» **TASK DETAILS**
Scan the material and copy every line in which "scene" appears.
========
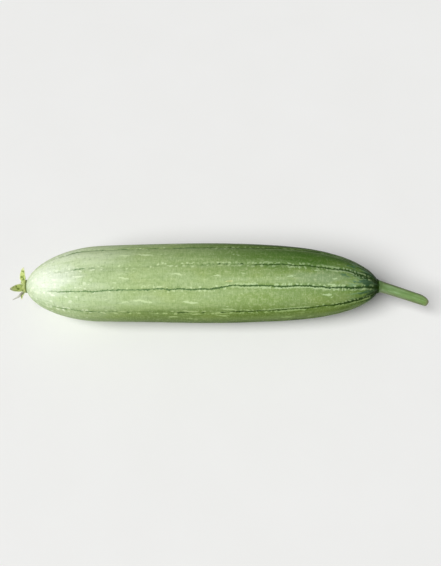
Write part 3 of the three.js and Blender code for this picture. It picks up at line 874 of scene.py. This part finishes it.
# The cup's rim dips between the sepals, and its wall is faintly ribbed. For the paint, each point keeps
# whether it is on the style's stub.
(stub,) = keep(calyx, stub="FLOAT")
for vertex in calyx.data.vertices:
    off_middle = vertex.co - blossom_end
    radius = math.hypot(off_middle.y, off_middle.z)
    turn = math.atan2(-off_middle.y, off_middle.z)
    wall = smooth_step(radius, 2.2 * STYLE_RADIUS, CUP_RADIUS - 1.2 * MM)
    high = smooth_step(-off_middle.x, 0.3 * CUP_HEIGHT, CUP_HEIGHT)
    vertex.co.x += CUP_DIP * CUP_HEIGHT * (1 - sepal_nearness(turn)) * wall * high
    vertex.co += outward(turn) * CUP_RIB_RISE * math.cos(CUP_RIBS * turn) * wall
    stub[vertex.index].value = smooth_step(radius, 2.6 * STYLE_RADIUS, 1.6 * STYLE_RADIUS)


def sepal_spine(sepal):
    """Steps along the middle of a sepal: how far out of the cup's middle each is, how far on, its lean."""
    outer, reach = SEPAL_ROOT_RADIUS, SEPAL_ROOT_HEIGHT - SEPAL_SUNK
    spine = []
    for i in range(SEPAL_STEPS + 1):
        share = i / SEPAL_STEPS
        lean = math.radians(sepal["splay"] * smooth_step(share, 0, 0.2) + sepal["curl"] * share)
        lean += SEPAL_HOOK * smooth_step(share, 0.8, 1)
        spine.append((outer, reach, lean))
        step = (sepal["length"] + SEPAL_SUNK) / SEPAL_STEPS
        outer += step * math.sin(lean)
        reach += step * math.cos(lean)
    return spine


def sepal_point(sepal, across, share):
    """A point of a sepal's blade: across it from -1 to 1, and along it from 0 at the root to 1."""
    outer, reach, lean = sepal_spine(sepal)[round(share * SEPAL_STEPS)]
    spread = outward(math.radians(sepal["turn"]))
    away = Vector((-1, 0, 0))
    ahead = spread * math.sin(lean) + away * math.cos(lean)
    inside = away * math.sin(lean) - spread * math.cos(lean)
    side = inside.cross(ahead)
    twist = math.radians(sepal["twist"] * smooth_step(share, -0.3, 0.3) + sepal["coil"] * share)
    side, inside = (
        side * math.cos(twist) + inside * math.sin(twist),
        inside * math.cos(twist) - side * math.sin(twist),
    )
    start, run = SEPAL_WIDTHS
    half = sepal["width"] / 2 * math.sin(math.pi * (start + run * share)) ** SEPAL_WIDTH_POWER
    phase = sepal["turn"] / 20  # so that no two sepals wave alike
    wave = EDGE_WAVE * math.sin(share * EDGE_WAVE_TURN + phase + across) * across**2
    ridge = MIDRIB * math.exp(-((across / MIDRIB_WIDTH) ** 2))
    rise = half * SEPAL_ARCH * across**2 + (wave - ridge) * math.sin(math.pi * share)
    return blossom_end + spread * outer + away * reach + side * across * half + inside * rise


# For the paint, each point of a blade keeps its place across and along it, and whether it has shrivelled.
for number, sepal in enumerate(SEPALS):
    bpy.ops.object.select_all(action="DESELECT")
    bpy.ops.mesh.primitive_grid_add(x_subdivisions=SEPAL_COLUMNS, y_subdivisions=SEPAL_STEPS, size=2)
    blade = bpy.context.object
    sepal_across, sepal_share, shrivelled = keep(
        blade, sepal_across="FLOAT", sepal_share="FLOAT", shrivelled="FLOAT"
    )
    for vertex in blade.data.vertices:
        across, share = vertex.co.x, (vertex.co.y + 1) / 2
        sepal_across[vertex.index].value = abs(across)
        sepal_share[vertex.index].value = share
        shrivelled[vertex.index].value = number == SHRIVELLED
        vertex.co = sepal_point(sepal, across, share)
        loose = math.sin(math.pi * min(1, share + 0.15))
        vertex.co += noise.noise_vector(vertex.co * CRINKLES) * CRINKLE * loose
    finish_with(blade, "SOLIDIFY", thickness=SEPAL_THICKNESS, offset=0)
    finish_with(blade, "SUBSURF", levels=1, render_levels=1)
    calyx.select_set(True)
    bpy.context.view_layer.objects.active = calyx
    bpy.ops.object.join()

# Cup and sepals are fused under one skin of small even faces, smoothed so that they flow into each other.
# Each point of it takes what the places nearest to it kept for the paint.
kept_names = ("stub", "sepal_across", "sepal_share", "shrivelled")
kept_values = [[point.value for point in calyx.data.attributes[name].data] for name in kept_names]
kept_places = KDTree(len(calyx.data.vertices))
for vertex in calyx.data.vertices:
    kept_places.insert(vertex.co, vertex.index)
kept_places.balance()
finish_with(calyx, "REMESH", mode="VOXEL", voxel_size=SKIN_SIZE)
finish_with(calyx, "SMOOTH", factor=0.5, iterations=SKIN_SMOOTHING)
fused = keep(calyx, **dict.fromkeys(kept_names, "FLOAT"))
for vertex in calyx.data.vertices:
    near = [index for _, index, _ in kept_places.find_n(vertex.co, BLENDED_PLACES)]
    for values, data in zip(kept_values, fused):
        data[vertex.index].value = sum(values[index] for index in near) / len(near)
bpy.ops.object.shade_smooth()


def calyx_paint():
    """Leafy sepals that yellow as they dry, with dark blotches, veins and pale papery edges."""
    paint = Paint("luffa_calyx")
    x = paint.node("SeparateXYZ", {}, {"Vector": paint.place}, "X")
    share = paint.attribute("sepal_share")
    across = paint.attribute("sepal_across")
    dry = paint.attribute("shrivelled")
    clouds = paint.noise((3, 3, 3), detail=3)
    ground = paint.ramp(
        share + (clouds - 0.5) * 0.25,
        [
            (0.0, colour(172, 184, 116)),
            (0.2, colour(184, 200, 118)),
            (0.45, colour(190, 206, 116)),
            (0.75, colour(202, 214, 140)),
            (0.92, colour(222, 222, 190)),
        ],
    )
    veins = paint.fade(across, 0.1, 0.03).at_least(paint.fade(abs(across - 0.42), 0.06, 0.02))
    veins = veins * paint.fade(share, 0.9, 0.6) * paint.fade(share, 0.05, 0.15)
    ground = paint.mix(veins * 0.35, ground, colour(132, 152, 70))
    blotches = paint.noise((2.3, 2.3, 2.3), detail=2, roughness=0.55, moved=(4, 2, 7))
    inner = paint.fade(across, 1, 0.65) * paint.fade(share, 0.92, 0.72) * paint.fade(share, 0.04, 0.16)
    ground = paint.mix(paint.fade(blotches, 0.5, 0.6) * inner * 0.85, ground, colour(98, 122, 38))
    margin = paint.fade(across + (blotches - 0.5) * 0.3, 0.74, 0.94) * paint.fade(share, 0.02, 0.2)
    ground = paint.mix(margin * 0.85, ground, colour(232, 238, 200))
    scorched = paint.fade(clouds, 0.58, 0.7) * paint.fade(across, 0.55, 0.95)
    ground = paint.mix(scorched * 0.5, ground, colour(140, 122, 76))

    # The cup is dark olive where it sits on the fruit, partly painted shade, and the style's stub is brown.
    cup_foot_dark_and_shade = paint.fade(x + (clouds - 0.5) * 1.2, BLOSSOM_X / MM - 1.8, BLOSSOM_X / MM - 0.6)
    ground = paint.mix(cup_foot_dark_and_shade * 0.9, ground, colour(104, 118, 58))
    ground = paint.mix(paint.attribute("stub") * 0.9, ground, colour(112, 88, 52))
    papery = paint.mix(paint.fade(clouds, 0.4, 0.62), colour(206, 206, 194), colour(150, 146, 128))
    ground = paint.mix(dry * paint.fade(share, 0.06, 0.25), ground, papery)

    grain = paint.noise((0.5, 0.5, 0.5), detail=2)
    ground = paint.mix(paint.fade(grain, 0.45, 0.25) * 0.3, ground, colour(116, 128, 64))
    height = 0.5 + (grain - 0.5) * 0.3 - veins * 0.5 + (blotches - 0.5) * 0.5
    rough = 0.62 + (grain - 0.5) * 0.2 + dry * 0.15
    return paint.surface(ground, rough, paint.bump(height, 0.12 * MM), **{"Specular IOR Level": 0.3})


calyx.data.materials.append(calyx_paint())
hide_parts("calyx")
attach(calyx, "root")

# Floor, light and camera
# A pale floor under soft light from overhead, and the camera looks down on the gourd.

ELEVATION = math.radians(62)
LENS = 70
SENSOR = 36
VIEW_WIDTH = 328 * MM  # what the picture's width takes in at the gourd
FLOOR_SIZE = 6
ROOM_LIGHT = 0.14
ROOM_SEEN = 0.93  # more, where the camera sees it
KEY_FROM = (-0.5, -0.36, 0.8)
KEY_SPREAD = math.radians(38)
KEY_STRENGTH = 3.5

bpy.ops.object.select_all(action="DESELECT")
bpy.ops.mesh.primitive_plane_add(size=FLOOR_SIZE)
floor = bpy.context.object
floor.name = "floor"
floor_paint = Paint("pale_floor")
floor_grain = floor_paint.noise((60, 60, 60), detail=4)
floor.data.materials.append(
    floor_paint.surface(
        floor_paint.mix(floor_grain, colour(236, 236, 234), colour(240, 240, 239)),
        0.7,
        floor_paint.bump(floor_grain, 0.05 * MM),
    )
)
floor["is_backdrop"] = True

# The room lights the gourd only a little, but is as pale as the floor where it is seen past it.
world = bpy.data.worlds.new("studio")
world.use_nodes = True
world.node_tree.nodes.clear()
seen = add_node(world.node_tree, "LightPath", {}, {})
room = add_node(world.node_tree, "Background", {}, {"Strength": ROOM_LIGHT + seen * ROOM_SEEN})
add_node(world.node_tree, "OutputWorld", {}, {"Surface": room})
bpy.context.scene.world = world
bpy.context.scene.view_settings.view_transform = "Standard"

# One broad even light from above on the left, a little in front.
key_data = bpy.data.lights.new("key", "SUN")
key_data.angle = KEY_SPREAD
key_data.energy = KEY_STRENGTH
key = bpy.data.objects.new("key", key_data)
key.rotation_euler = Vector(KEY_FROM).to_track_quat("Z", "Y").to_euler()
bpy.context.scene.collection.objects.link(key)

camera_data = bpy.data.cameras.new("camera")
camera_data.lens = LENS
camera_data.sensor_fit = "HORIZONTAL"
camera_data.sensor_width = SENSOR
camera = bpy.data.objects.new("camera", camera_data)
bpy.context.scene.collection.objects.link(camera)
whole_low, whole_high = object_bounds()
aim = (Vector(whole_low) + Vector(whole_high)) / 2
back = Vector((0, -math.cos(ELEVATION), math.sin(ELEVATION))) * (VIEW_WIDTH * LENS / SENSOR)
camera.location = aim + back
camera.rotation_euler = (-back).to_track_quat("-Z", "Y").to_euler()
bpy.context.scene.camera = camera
========
» **OUTPUT FOR THIS EXERCISE**
Write part 3 of the three.js and Blender code for this picture. It picks up at line 874 of scene.py. This part finishes it.
bpy.context.scene.world = world
bpy.context.scene.view_settings.view_transform = "Standard"
bpy.context.scene.collection.objects.link(key)
bpy.context.scene.collection.objects.link(camera)
bpy.context.scene.camera = camera